Repeat each line exactly, leaving nothing out.

Dataset items:
· · ·

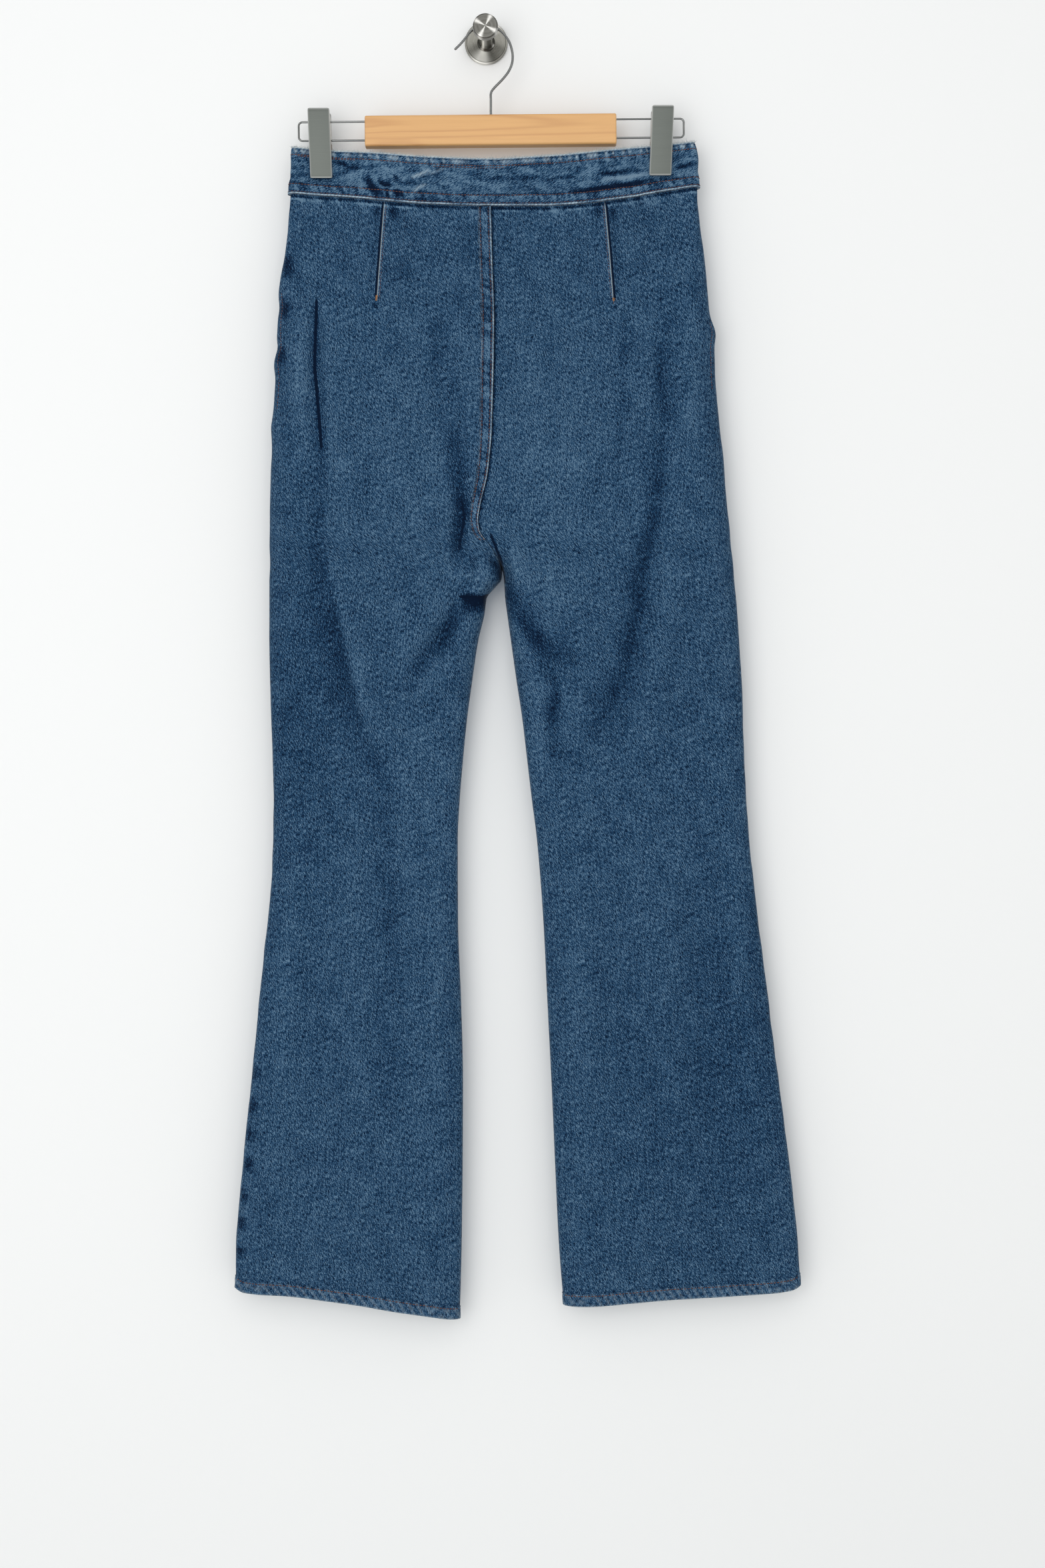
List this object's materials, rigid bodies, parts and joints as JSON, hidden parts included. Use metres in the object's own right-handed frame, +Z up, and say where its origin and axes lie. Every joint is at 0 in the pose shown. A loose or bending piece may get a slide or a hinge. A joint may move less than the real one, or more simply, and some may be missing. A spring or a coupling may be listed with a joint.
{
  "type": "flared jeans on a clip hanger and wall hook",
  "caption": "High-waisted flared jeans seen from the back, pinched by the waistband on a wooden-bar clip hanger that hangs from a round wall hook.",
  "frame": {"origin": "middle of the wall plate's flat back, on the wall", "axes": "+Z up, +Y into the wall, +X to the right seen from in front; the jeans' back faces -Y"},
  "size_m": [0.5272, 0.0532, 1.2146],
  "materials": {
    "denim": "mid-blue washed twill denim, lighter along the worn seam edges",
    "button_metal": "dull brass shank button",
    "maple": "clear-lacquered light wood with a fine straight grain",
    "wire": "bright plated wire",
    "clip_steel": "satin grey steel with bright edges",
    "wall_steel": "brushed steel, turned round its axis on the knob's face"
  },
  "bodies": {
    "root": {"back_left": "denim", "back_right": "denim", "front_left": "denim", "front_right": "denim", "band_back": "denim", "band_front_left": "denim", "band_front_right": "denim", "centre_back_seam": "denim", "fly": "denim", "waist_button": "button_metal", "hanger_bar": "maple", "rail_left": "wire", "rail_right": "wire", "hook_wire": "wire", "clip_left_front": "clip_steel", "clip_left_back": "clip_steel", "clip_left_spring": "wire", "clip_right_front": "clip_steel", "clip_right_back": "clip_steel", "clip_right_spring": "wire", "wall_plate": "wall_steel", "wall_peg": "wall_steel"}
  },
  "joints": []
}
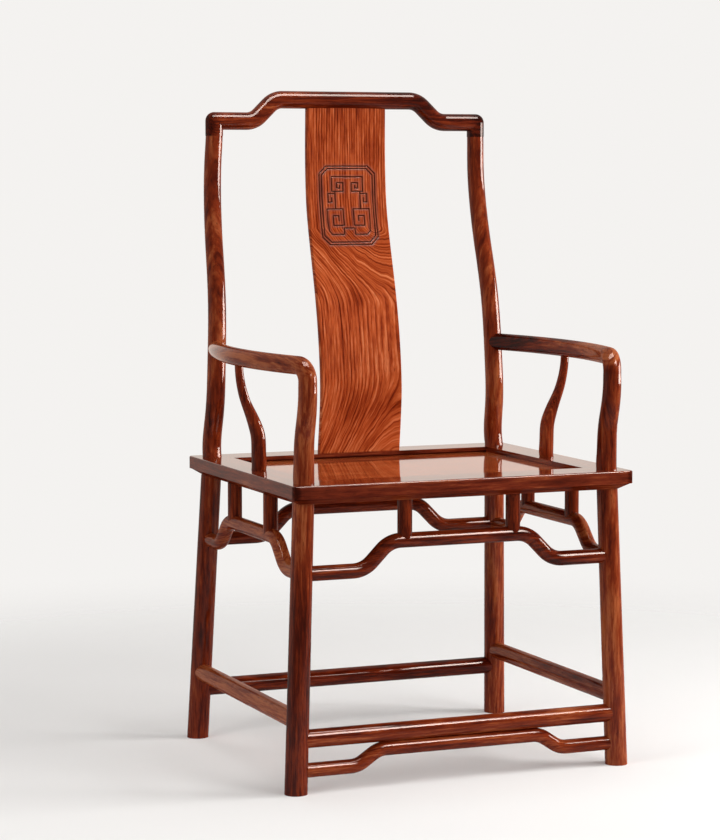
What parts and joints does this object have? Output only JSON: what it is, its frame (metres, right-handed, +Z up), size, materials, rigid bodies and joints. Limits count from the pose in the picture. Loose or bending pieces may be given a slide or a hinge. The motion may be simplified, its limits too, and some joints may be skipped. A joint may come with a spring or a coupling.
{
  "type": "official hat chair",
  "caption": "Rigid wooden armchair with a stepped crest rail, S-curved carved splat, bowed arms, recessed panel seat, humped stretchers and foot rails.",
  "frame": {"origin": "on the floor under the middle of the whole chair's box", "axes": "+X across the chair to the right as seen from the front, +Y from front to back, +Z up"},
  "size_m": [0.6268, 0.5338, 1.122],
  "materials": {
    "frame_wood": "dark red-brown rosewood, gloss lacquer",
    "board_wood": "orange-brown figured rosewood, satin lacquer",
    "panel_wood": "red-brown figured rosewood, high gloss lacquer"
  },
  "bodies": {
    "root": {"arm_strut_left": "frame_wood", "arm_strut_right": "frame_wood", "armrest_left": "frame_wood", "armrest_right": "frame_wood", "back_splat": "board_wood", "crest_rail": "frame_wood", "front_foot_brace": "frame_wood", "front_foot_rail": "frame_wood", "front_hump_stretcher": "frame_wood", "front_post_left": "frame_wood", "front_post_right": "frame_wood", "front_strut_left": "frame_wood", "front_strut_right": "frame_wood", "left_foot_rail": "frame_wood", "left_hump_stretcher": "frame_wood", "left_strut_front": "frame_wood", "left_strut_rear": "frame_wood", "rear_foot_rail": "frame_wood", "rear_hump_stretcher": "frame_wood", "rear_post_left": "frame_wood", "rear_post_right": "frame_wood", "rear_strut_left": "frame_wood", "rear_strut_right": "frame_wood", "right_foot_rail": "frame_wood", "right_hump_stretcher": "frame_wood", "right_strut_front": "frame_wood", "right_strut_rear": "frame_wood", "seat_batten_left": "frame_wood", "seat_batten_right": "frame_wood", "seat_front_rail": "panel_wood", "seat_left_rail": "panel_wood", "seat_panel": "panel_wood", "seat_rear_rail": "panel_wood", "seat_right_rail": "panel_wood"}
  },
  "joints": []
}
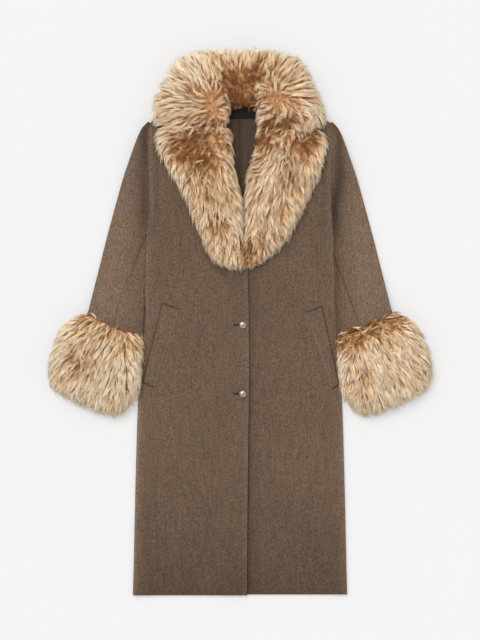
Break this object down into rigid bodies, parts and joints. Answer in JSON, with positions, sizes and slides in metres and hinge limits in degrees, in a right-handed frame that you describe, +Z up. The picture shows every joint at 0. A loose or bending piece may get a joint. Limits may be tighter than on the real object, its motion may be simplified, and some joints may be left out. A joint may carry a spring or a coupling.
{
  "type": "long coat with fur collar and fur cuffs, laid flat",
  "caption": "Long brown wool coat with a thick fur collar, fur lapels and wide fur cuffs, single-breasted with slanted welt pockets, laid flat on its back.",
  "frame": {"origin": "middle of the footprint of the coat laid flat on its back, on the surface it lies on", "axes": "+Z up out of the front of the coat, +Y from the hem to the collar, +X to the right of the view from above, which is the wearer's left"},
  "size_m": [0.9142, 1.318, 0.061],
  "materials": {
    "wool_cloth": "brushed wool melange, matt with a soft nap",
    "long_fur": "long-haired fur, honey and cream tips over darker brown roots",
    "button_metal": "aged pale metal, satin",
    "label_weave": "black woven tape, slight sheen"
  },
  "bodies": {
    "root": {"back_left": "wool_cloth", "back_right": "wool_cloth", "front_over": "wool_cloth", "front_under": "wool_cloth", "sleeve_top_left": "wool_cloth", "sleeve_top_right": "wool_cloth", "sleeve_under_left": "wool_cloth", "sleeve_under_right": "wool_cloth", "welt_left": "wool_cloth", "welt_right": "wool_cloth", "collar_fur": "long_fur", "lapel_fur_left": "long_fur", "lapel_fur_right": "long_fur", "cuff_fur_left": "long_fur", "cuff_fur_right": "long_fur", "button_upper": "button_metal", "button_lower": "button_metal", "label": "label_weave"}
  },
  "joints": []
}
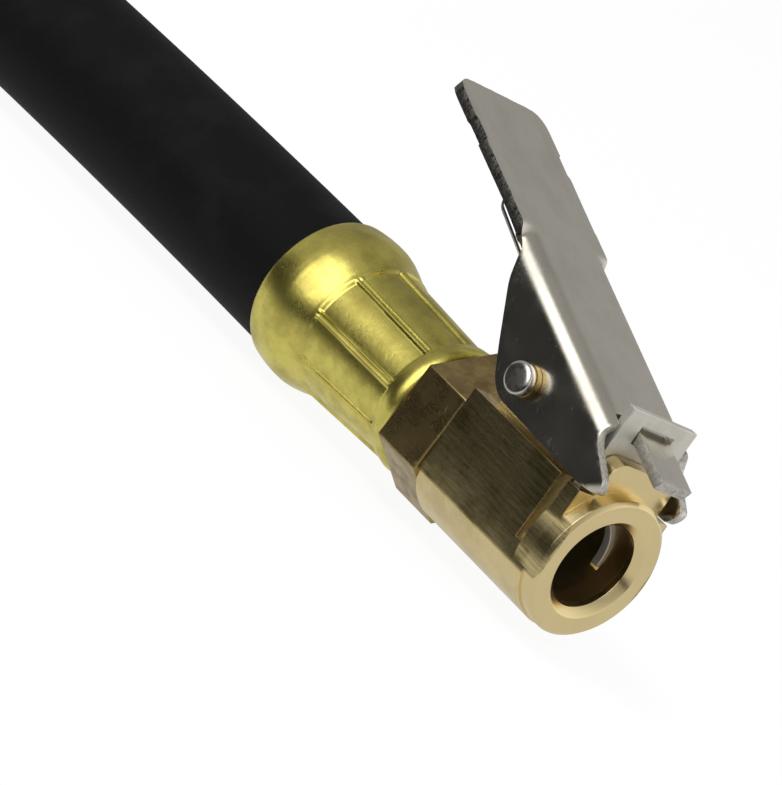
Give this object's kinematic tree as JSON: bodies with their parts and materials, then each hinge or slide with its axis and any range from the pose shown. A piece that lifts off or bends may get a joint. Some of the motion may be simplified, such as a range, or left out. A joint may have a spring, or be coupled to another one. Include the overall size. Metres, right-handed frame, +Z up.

· · ·

Reply:
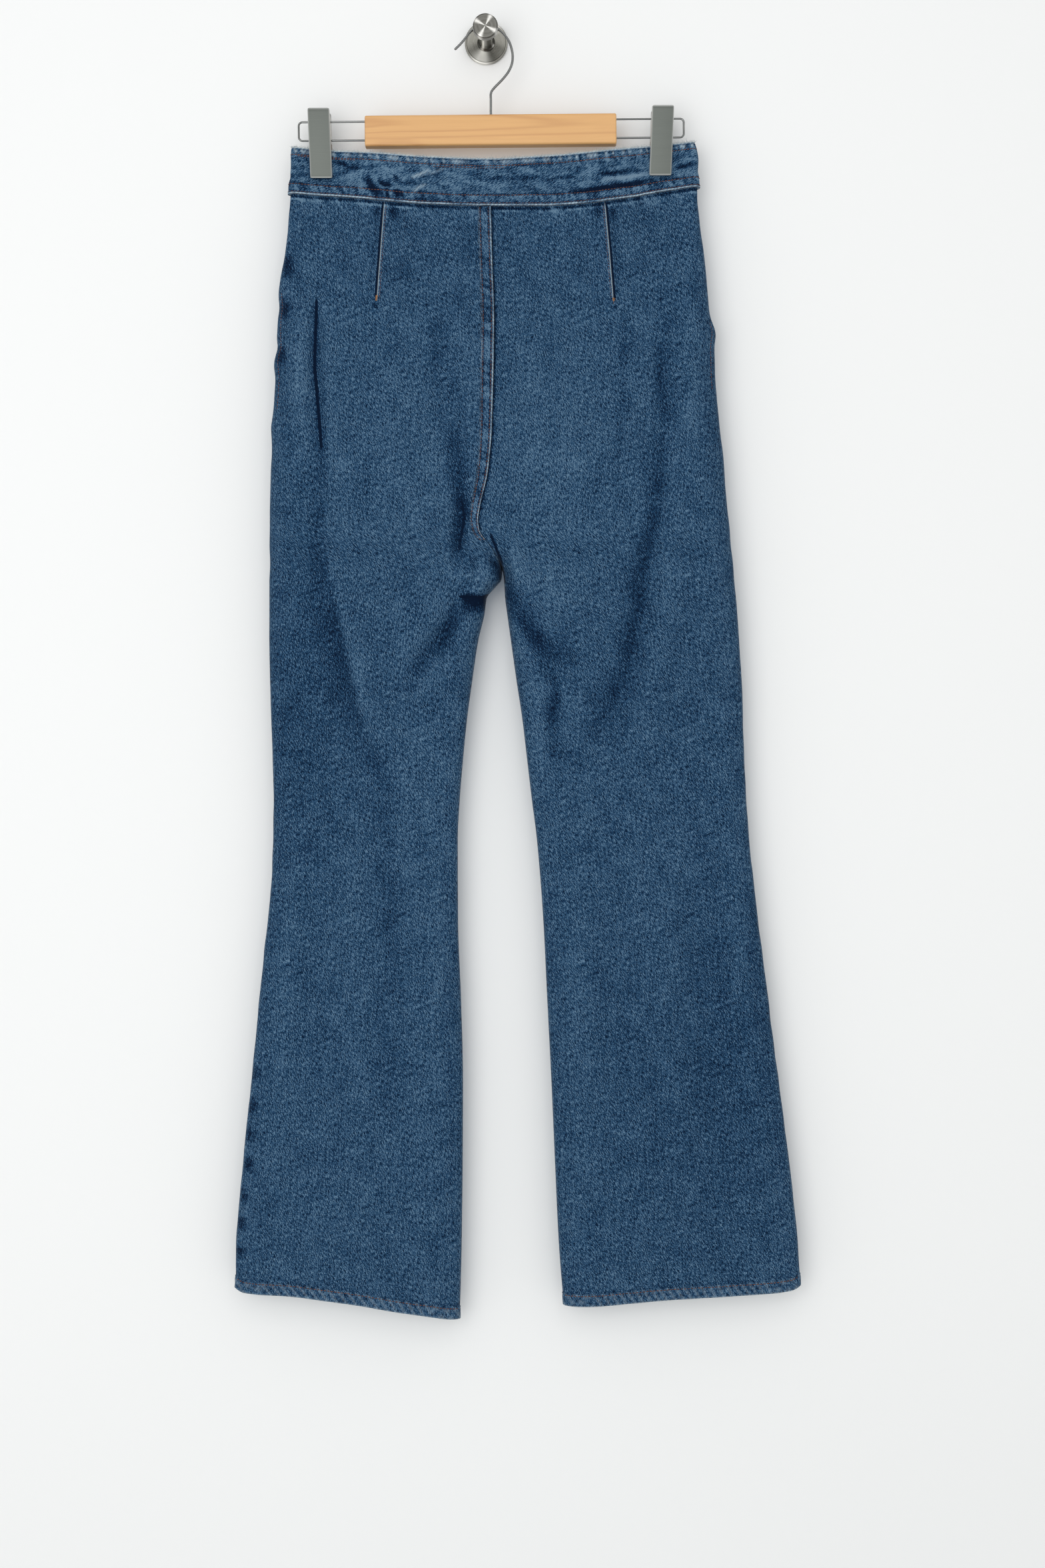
List this object's materials, rigid bodies, parts and joints as JSON, hidden parts included. Use metres in the object's own right-handed frame, +Z up, and say where its origin and axes lie. Every joint is at 0 in the pose shown. A loose or bending piece may get a slide or a hinge. A joint may move less than the real one, or more simply, and some may be missing. A spring or a coupling may be listed with a joint.
{
  "type": "flared jeans on a clip hanger and wall hook",
  "caption": "High-waisted flared jeans seen from the back, pinched by the waistband on a wooden-bar clip hanger that hangs from a round wall hook.",
  "frame": {"origin": "middle of the wall plate's flat back, on the wall", "axes": "+Z up, +Y into the wall, +X to the right seen from in front; the jeans' back faces -Y"},
  "size_m": [0.5272, 0.0532, 1.2146],
  "materials": {
    "denim": "mid-blue washed twill denim, lighter along the worn seam edges",
    "button_metal": "dull brass shank button",
    "maple": "clear-lacquered light wood with a fine straight grain",
    "wire": "bright plated wire",
    "clip_steel": "satin grey steel with bright edges",
    "wall_steel": "brushed steel, turned round its axis on the knob's face"
  },
  "bodies": {
    "root": {"back_left": "denim", "back_right": "denim", "front_left": "denim", "front_right": "denim", "band_back": "denim", "band_front_left": "denim", "band_front_right": "denim", "centre_back_seam": "denim", "fly": "denim", "waist_button": "button_metal", "hanger_bar": "maple", "rail_left": "wire", "rail_right": "wire", "hook_wire": "wire", "clip_left_front": "clip_steel", "clip_left_back": "clip_steel", "clip_left_spring": "wire", "clip_right_front": "clip_steel", "clip_right_back": "clip_steel", "clip_right_spring": "wire", "wall_plate": "wall_steel", "wall_peg": "wall_steel"}
  },
  "joints": []
}
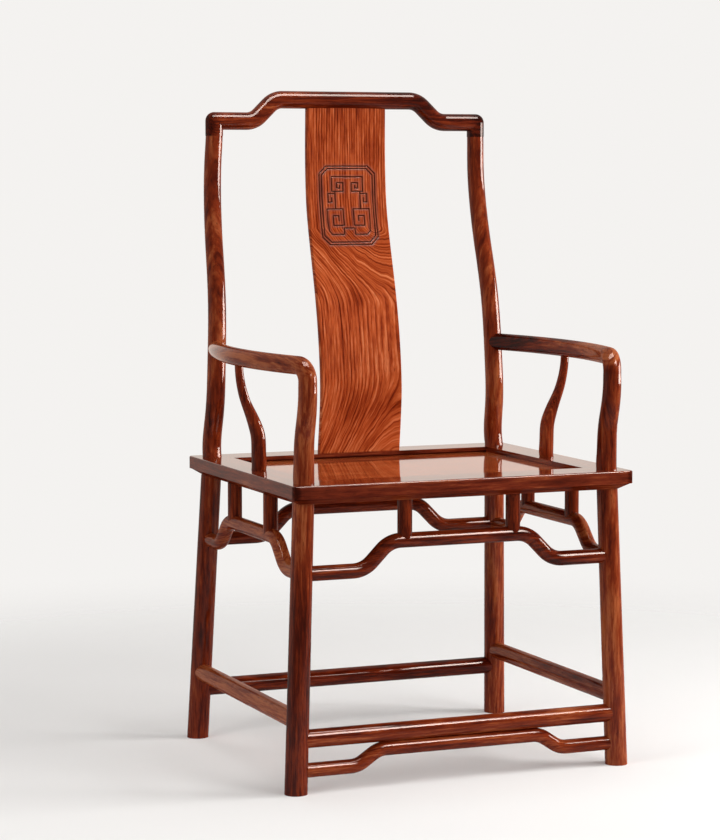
What parts and joints does this object have? Output only JSON: what it is, its frame (metres, right-handed, +Z up), size, materials, rigid bodies and joints. Limits count from the pose in the picture. Loose or bending pieces may be given a slide or a hinge. The motion may be simplified, its limits too, and some joints may be skipped. A joint may come with a spring or a coupling.
{
  "type": "official hat chair",
  "caption": "Rigid wooden armchair with a stepped crest rail, S-curved carved splat, bowed arms, recessed panel seat, humped stretchers and foot rails.",
  "frame": {"origin": "on the floor under the middle of the whole chair's box", "axes": "+X across the chair to the right as seen from the front, +Y from front to back, +Z up"},
  "size_m": [0.6268, 0.5338, 1.122],
  "materials": {
    "frame_wood": "dark red-brown rosewood, gloss lacquer",
    "board_wood": "orange-brown figured rosewood, satin lacquer",
    "panel_wood": "red-brown figured rosewood, high gloss lacquer"
  },
  "bodies": {
    "root": {"arm_strut_left": "frame_wood", "arm_strut_right": "frame_wood", "armrest_left": "frame_wood", "armrest_right": "frame_wood", "back_splat": "board_wood", "crest_rail": "frame_wood", "front_foot_brace": "frame_wood", "front_foot_rail": "frame_wood", "front_hump_stretcher": "frame_wood", "front_post_left": "frame_wood", "front_post_right": "frame_wood", "front_strut_left": "frame_wood", "front_strut_right": "frame_wood", "left_foot_rail": "frame_wood", "left_hump_stretcher": "frame_wood", "left_strut_front": "frame_wood", "left_strut_rear": "frame_wood", "rear_foot_rail": "frame_wood", "rear_hump_stretcher": "frame_wood", "rear_post_left": "frame_wood", "rear_post_right": "frame_wood", "rear_strut_left": "frame_wood", "rear_strut_right": "frame_wood", "right_foot_rail": "frame_wood", "right_hump_stretcher": "frame_wood", "right_strut_front": "frame_wood", "right_strut_rear": "frame_wood", "seat_batten_left": "frame_wood", "seat_batten_right": "frame_wood", "seat_front_rail": "panel_wood", "seat_left_rail": "panel_wood", "seat_panel": "panel_wood", "seat_rear_rail": "panel_wood", "seat_right_rail": "panel_wood"}
  },
  "joints": []
}
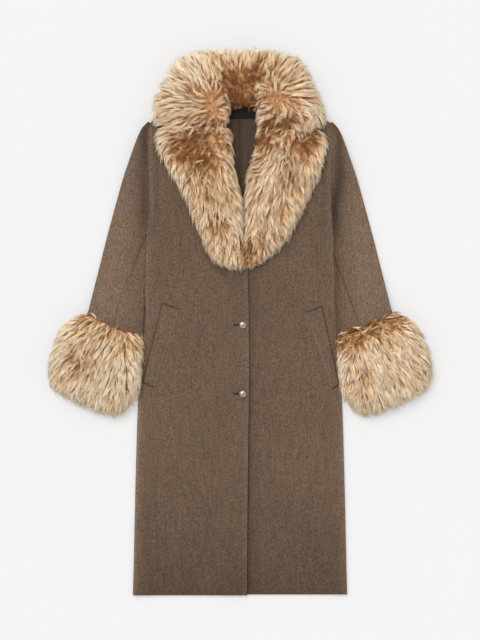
Break this object down into rigid bodies, parts and joints. Answer in JSON, with positions, sizes and slides in metres and hinge limits in degrees, in a right-handed frame that you describe, +Z up. The picture shows every joint at 0. A loose or bending piece may get a joint. Limits may be tighter than on the real object, its motion may be simplified, and some joints may be left out. A joint may carry a spring or a coupling.
{
  "type": "long coat with fur collar and fur cuffs, laid flat",
  "caption": "Long brown wool coat with a thick fur collar, fur lapels and wide fur cuffs, single-breasted with slanted welt pockets, laid flat on its back.",
  "frame": {"origin": "middle of the footprint of the coat laid flat on its back, on the surface it lies on", "axes": "+Z up out of the front of the coat, +Y from the hem to the collar, +X to the right of the view from above, which is the wearer's left"},
  "size_m": [0.9142, 1.318, 0.061],
  "materials": {
    "wool_cloth": "brushed wool melange, matt with a soft nap",
    "long_fur": "long-haired fur, honey and cream tips over darker brown roots",
    "button_metal": "aged pale metal, satin",
    "label_weave": "black woven tape, slight sheen"
  },
  "bodies": {
    "root": {"back_left": "wool_cloth", "back_right": "wool_cloth", "front_over": "wool_cloth", "front_under": "wool_cloth", "sleeve_top_left": "wool_cloth", "sleeve_top_right": "wool_cloth", "sleeve_under_left": "wool_cloth", "sleeve_under_right": "wool_cloth", "welt_left": "wool_cloth", "welt_right": "wool_cloth", "collar_fur": "long_fur", "lapel_fur_left": "long_fur", "lapel_fur_right": "long_fur", "cuff_fur_left": "long_fur", "cuff_fur_right": "long_fur", "button_upper": "button_metal", "button_lower": "button_metal", "label": "label_weave"}
  },
  "joints": []
}
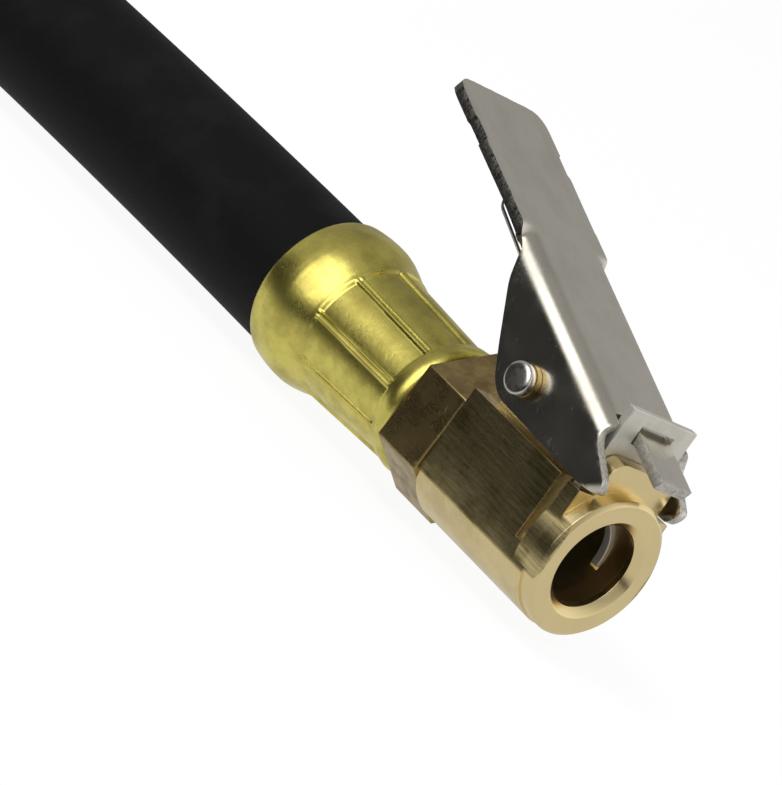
Give this object's kinematic tree as JSON: bodies with their parts and materials, then each hinge or slide with its axis and any range from the pose shown. A piece that lifts off or bends may get a joint. Some of the motion may be simplified, such as a range, or left out. A joint may have a spring, or be coupled to another one. Include the overall size. Metres, right-handed frame, +Z up.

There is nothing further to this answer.